Croydon Council is aware of the concerns and have contributed comments to an article on the Croydon Advertiser website,  Croydon Council denies book sales mean closures. At the point of posting the website is down so we reproduce the article below. 

So let’s examine the facts.

The Advertiser reports that concerns, or as they put it, ‘rumours’, “have reached a crescendo in recent weeks after library users noticed books being sent away from libraries."

As a campaign group we are not aware of any library users being concerned about books leaving library premises, just a genuine concern about the visible effects of this unprecedented cull of book stock.

The Advertiser claims that a spokesman for the council stated  that the library service has simply changed the way it handles unneeded stock. This unidentified council officer claims that instead of trying to sell unused and tatty books to library users, libraries sell their books to company Revival Books, which recycles or donates the books.

We think this story again demonstrated the Advertiser’s unwavering trust that what they are told by the council is completely true and warrants no further investigation.

Here’s what Revival Books themselves claim to do. You can find Revival Books here:, and we quote,
“We seek to find a second life for as many of the books as possible and we sell these in retail outlets or on the Internet.  Working with a paper recycling partner we recycle any books we do not use and these books are pulped for on-going use.”
So Revival Books do not, as the Advertiser claims to have been told by this faceless, nameless council spokesperson, just recycle or donate the books that they collect.  Where is the economic sense in that?
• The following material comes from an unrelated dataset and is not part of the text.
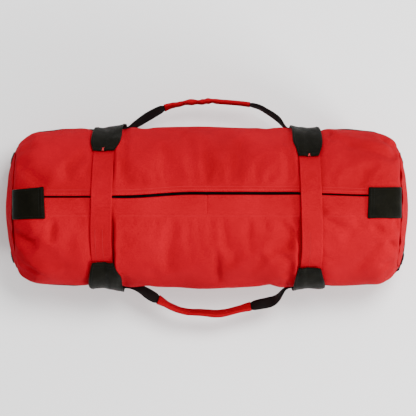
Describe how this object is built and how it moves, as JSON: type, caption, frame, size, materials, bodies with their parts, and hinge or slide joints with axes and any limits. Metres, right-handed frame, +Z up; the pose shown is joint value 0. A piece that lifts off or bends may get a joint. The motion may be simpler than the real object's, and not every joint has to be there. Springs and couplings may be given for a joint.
{
  "type": "training sandbag",
  "caption": "Barrel-shaped canvas training sandbag with a zip under a fly, girth straps, leather patches and padded side and end handles.",
  "frame": {"origin": "on the ground under the middle of the lying bag", "axes": "+X along the bag, +Y across it away from the front, +Z up"},
  "size_m": [0.635, 0.3442, 0.2214],
  "materials": {
    "canvas": "tightly woven red canvas",
    "webbing": "black woven webbing",
    "leather": "black leather, fine grain, soft sheen",
    "zip_tape": "black woven tape",
    "zip_coil": "black moulded coil",
    "zip_metal": "black painted zinc",
    "inner_bag": "dark coated nylon",
    "sand": "dry washed sand"
  },
  "bodies": {
    "bag": {"body_panel": "canvas", "left_end_panel": "canvas", "right_end_panel": "canvas", "left_seam_binding": "webbing", "right_seam_binding": "webbing", "left_fly": "canvas", "right_fly": "canvas", "front_zip_tape": "zip_tape", "rear_zip_tape": "zip_tape", "front_zip_chain": "zip_coil", "rear_zip_chain": "zip_coil", "zip_stops": "zip_metal", "left_zip_tab": "leather", "right_zip_tab": "leather", "left_girth_strap": "canvas", "right_girth_strap": "canvas", "left_front_patch": "leather", "right_front_patch": "leather", "left_rear_patch": "leather", "right_rear_patch": "leather", "left_front_belt": "webbing", "right_front_belt": "webbing", "left_rear_belt": "webbing", "right_rear_belt": "webbing", "left_filler_bag": "inner_bag", "middle_filler_bag": "inner_bag", "right_filler_bag": "inner_bag", "left_closure": "inner_bag", "middle_closure": "inner_bag", "right_closure": "inner_bag", "left_sand": "sand", "middle_sand": "sand", "right_sand": "sand"},
    "fly_lip": {"middle_fly": "canvas"},
    "slider": {"zip_slider": "zip_metal"},
    "pull": {"zip_pull": "zip_metal"},
    "left_strap": {"left_top_strap": "canvas"},
    "right_strap": {"right_top_strap": "canvas"},
    "front_handle": {"front_handle_webbing": "webbing", "front_handle_sleeve": "canvas"},
    "rear_handle": {"rear_handle_webbing": "webbing", "rear_handle_sleeve": "canvas"},
    "left_handle": {"left_end_handle": "webbing"},
    "right_handle": {"right_end_handle": "webbing"}
  },
  "joints": [
    {"name": "front_handle_swing", "type": "hinge", "parent": "bag", "child": "front_handle", "pos_m": [0, -0.1277, 0.0863], "axis": [-1, 0, 0], "range_deg": [-55, 90]},
    {"name": "rear_handle_swing", "type": "hinge", "parent": "bag", "child": "rear_handle", "pos_m": [0, 0.1277, 0.0863], "axis": [1, 0, 0], "range_deg": [-55, 90]},
    {"name": "left_end_handle_swing", "type": "hinge", "parent": "bag", "child": "left_handle", "pos_m": [-0.31035, 0, 0.0913], "axis": [0, 1, 0], "range_deg": [0, 110]},
    {"name": "right_end_handle_swing", "type": "hinge", "parent": "bag", "child": "right_handle", "pos_m": [0.31035, 0, 0.0913], "axis": [0, -1, 0], "range_deg": [0, 110]},
    {"name": "fly_fold", "type": "hinge", "parent": "bag", "child": "fly_lip", "pos_m": [0, -0.0107, 0.2159], "axis": [1, 0, 0], "range_deg": [0, 110]},
    {"name": "zip_slide", "type": "slide", "parent": "bag", "child": "slider", "axis": [1, 0, 0], "range_m": [-0.468, 0]},
    {"name": "pull_tip", "type": "hinge", "parent": "slider", "child": "pull", "pos_m": [0.234, 0.00667, 0.21014], "axis": [0, 0.9985, -0.0555], "range_deg": [0, 7]},
    {"name": "left_strap_lift", "type": "slide", "parent": "bag", "child": "left_strap", "axis": [0, 0, 1], "range_m": [0, 0.01]},
    {"name": "right_strap_lift", "type": "slide", "parent": "bag", "child": "right_strap", "axis": [0, 0, 1], "range_m": [0, 0.01]}
  ]
}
Their prime motive is to sell off, for profit, any book stock they can through a network of retail outlets and on the internet. And if you click here you can see a list of all those currently for sale.

It’s not just the new practice of boxing up stock that is concerning residents, it is the sheer scale of the exercise that is causing alarm, evidenced by the appearance of rows of empty shelves in some branches and the complete removal of carousels, previously packed full of paperbacks, in at least one library. 

The Advertiser goes on to report that this faceless, nameless spokesperson claimed that,
 “the new approach generates money and means none of the books has to go to landfill.”
Surely this is a terrible admission that the council have been dumping all their excess books in landfill sites whilst expecting residents to recycle. Did the reporter not think to question this?

The faceless, nameless council spokesman goes on to offer,
"There aren't going to be any closures. There are clearly some people out there who are deliberately trying to raise concerns by getting library users needlessly worried about non-existent library closure plans."
Croydon Library Campaigners were first to break this story and we know residents have made direct contact with the Advertiser to pass information to them.  Why is it that the Advertiser declines to speak with the residents and campaigners highlighting these issues and swallows completely the clearly flawed offerings of a council spokesperson who is clearly unwilling even to be identified?

Let’s not forget either that it was the Advertiser who broke the story of New Addington Library closing, which we have already covered here How can the same paper print something that directly contradicts their own exclusive about the New Addington closure?

The Advertiser is also the same paper to report positive progress on Upper Norwood Joint Library, which we covered here. Given the evidence it seems this is anything but the case.

And we also put our questions to Cllr Bashford, where we covered the issue of the concerns on the massive cull of book stock, which we reproduce again here:

Certainly the book stock being removed is not being replaced with anything like a similar volume of new stock.  No wonder residents and campaigners are concerned, and rightly so. 

If the council really wishes to allay residents’ fears wouldn't the easiest option be to give residents clear and correct information?  

No wonder this council spokesperson wished to remain nameless. Shouldn't this coyness to be named, coupled with all the glaring flaws in what he had to offer, have given rise to caution before the Advertiser went on to print yet more incorrect information?  We certainly think so.